Dataset items ::
--- --- ---
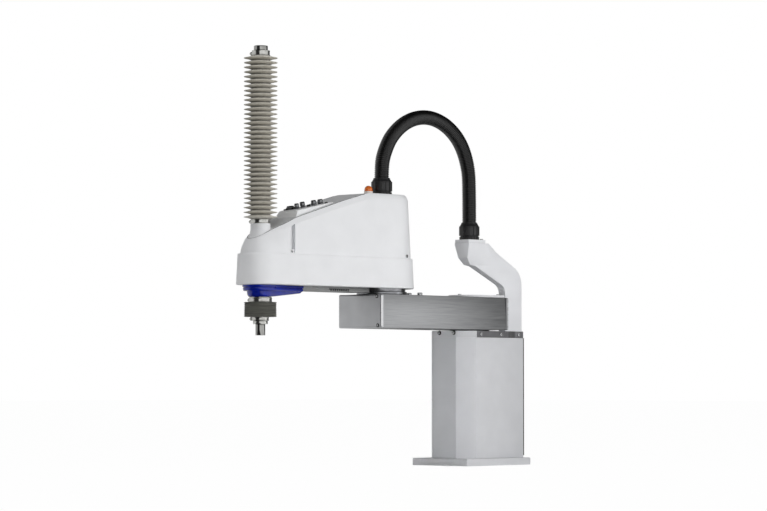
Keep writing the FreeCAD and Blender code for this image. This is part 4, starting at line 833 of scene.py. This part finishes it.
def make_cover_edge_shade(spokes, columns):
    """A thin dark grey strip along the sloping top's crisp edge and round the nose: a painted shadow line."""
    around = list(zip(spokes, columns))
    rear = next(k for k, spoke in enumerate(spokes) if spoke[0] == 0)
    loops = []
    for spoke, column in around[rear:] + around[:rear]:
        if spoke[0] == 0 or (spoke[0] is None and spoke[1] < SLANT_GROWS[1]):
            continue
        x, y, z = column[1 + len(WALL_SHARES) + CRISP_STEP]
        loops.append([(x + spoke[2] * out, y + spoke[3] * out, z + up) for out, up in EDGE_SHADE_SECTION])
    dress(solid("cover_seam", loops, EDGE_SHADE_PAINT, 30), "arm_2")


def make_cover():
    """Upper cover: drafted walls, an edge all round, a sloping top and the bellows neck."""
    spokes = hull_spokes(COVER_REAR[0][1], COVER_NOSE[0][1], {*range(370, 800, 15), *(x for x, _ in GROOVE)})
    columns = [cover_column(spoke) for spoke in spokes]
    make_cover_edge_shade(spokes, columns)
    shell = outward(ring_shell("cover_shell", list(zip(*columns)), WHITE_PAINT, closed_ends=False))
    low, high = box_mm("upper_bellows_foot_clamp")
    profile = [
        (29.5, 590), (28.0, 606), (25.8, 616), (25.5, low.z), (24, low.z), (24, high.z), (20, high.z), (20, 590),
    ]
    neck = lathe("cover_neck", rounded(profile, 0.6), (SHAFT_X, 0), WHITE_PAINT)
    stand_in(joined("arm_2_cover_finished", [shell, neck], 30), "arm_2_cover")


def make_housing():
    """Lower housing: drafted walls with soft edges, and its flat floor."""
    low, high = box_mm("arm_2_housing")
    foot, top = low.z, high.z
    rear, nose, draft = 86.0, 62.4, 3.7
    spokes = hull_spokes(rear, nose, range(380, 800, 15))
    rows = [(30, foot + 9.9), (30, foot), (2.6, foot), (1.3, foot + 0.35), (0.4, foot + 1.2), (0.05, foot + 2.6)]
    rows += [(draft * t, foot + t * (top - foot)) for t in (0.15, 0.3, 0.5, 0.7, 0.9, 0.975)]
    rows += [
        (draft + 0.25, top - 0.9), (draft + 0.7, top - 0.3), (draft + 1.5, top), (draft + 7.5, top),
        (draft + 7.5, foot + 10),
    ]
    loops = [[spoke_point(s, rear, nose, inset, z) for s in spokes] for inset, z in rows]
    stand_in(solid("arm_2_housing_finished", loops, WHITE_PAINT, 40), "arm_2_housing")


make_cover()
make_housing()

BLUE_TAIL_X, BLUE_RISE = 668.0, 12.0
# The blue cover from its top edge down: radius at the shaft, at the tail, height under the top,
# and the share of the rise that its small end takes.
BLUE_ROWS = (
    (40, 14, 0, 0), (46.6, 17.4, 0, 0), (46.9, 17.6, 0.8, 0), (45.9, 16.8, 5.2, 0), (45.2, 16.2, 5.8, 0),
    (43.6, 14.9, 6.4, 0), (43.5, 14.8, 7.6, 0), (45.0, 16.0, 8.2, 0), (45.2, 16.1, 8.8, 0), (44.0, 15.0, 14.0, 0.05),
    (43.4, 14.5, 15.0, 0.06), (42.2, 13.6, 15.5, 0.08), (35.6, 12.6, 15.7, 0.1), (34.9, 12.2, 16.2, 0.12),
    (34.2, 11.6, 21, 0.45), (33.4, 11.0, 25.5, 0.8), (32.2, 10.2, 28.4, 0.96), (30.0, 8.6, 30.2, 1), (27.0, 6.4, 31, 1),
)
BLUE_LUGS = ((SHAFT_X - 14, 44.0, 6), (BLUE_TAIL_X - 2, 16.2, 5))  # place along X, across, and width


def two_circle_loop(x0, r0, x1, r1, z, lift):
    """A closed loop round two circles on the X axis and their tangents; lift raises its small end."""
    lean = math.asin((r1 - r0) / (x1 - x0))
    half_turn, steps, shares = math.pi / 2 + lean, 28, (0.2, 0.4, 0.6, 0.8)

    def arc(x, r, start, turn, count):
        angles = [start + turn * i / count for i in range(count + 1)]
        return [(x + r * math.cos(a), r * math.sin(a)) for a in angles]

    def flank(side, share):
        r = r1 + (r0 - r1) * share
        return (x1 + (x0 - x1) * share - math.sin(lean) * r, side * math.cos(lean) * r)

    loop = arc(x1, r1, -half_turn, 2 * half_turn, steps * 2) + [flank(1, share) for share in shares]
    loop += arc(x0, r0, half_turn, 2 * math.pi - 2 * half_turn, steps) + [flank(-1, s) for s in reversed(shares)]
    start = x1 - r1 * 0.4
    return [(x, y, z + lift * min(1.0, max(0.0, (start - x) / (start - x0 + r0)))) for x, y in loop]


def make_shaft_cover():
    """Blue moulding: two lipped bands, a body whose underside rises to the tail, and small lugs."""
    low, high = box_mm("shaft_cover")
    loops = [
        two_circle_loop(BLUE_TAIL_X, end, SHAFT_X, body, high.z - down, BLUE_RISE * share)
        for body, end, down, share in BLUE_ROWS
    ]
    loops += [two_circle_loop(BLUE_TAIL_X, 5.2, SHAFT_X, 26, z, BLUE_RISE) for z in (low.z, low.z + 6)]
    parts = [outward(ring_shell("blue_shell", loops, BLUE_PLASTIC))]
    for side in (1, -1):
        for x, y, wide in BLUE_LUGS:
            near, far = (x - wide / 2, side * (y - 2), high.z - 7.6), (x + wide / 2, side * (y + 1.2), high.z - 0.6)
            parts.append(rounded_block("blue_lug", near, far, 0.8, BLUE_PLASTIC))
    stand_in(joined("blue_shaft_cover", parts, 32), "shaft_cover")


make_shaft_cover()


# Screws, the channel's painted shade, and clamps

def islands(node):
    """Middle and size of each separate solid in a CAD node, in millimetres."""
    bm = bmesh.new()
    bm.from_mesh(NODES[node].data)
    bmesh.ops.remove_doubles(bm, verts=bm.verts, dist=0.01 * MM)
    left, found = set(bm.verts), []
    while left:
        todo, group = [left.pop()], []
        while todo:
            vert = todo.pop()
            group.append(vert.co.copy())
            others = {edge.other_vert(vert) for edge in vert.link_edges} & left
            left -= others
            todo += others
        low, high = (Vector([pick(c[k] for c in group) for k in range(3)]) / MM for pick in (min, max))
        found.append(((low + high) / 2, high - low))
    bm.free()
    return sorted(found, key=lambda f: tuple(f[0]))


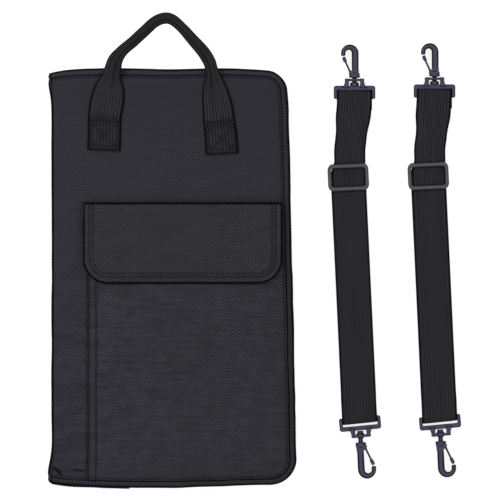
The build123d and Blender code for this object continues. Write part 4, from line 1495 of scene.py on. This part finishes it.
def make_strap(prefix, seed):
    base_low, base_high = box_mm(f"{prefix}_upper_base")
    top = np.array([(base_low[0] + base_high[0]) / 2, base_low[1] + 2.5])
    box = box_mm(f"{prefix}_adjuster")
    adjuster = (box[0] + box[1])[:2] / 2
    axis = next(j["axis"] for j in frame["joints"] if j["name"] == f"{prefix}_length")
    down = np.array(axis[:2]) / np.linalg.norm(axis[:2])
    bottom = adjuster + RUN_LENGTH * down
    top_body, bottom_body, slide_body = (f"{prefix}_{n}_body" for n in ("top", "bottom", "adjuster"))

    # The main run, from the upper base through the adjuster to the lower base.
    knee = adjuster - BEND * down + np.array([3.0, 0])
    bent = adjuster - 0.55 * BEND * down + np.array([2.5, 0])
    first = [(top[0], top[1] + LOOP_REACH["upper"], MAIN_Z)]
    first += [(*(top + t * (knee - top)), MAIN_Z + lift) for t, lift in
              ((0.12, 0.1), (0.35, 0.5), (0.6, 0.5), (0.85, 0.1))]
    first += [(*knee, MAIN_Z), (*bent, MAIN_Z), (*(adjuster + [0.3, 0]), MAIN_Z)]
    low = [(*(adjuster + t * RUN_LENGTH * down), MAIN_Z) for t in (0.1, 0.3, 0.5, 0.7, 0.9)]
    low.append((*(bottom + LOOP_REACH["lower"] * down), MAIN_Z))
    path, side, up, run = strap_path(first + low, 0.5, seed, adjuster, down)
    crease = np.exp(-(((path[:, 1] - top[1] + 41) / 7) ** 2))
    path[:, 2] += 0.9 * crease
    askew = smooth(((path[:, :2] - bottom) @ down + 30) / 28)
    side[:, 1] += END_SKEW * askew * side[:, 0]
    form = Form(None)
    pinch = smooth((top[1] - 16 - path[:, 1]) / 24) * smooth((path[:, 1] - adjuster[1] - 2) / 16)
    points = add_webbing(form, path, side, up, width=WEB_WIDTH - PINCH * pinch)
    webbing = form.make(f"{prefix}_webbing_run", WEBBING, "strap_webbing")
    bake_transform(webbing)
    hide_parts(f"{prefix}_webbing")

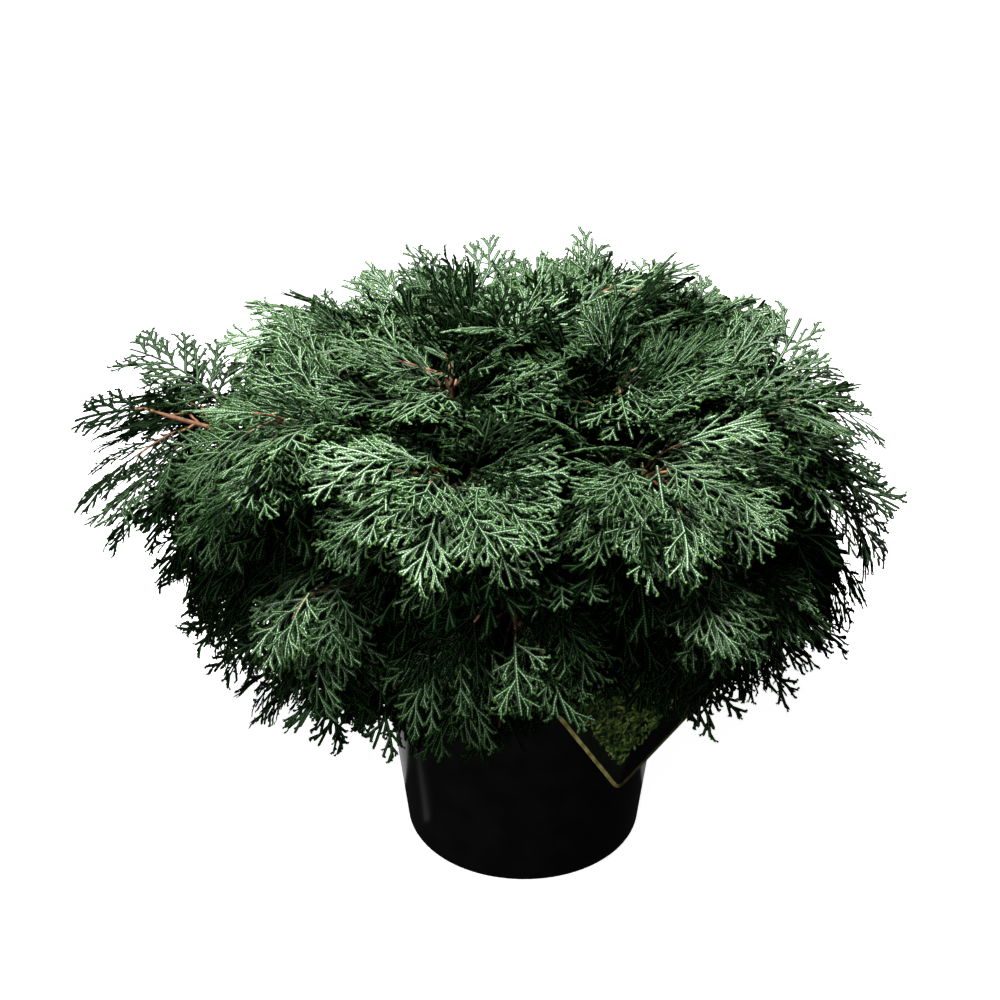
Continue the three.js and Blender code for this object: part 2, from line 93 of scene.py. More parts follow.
--- --- ---
THE REQUEST ::
Gather from the entries above all lines that include the string "object".

TASK ANSWER ::
The build123d and Blender code for this object continues. Write part 4, from line 1495 of scene.py on. This part finishes it.
Continue the three.js and Blender code for this object: part 2, from line 93 of scene.py. More parts follow.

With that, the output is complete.